Market concerns are not going away quickly but some of the fears plaguing markets have at least receded especially on the US political front, with Obama’s State of the Union address, Geithner’s testimony on AIG and Bernanke’s reappointment all passing without too much incident, at least from a market perspective. I still believe that market fears are overblown but it is clearly evident that the market is not in the mood to concur. More pain is likely in the weeks ahead.

Euro-sovereign spreads continue to suffer from the ongoing Greek saga whilst the other major fear remains further monetary tightening in China. Rumours that China is about to imminently revalue the CNY are also running rife. The bigger than expected hike in the reserve ratio in India reflects the fact that Asia is on a faster track to tighten policy than Western economies.
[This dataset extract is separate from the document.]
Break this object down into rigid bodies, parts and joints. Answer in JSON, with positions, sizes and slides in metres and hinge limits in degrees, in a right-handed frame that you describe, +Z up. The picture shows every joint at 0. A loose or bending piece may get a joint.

As regular readers probably noticed, my articles on econometer.org have been sporadic recently. This is due to the fact that I have been on the road for the last two weeks giving client seminars across several countries in Asia. Without giving too much away it is evident that pessimism is pervasive and most investors I polled are looking for a “W” or “double dip” profile for economic growth in the G7 economies over coming months. Hardly anyone looked for a “V”.

The other casualty emanating from Greece’s woes, as well as worries that other European PIIGS (Portugal, Italy, Ireland, Greece, Spain) face ratings downgrades, is the EUR. EUR/USD slipped below the psychologically important level of 1.40 this week and is showing no sign of turning around. Warnings by S&P ratings that Portugal faces challenges on the fiscal front show that these sovereign concerns will be with us for a long while yet.
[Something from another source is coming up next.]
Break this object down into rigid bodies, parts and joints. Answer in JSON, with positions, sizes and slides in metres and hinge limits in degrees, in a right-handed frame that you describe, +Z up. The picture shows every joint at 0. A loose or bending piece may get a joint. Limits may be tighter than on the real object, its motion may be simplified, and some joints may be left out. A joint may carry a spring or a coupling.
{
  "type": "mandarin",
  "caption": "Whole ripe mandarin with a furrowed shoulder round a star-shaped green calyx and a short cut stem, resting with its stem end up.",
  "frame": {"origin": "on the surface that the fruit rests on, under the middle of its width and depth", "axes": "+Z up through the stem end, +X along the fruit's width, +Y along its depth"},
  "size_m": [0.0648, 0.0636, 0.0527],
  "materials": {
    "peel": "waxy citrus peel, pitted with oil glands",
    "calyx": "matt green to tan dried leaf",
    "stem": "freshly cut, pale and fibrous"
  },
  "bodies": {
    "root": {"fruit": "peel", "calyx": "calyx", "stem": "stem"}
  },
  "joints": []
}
After letting investors believe that the European Commission would offer no support for Greece, there appears to be a growing realization that Greece is not simply a local problem but a Euro wide problem, as noted by European Commission President Barroso. Whilst this may be good for Greek debt the path to recovery is still likely to be a massively painful one, and the EUR may gain little support from this news.

The UK has not escaped the clutches of ratings agencies and warnings by S&P that UK banks are no longer among the “most stable and low-risk” in the world highlights the headwinds faced by GBP at present. The weaker than expected out-turn for Q4 GDP (0.1%) highlights the fact that UK economic recovery is fragile, which in turn plays negatively for the banking sector. This news has put a break on GBP but there appears to be plenty of demand for GBP above 1.600 vs USD.